Science, like art, is also capable of revealing things about ourselves and the universe we are part of in ways that both delight and inform. Often in the pursuit of science I am filled with wonder, a profound and deep sense of being part of something bigger than being me, of being connected to some vastness, intangible to me perhaps, but ultimately explicable. Of course that something is the fact we are the universe made conscious, curious about itself and filled with awe and questions as it contemplate its own existence. Art is the only other endeavor that creates this condition within humans.  From the birth of young stars in distant nebulae to the chiton clinging onto a fossil bone fragment plucked from a rockpool, this sense of wonder is enhanced by the fact the universe observable and we can formulate and test hypotheses, hopefully understanding the processes which enable our existence, the universe and all it contains existence, its processes.

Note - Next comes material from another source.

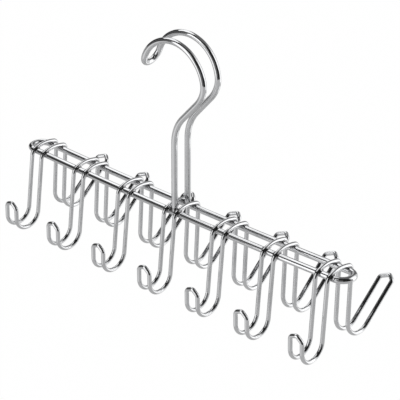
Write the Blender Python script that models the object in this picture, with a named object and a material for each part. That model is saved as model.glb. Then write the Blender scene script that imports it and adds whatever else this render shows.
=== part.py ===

Like art, it illuminates our inner selves, and makes the abstract tangible.

I pack up my camera and field notebook and look around. It’s raining hard now, and the falling tide has made the trip back a tad easier as I don’t have to negotiate the shallows and risk a booty. I take a last glance at the tracks, knowing that next time I’m on the island I will be drawn here once more to see the prints, feel the presence of the animal. To make the connection. I’ve a few hours left before the tide comes in, and I head off southwards with the storm lashing at my back, and lightness in my heart. I’ve been walking in the company of dinosaurs, and it feels really, really good.


  1. Lovely post Stu and so delightfully put. I think anyone in our science knows exactly where you are coming from. Every quarry I've been to has a definite atmosphere - all of them different.

    And, like you, I always feel closer to the presence of the animals of the past just by being there. I really love that.

  2. Thanks Mark. It's the joy of being in the field.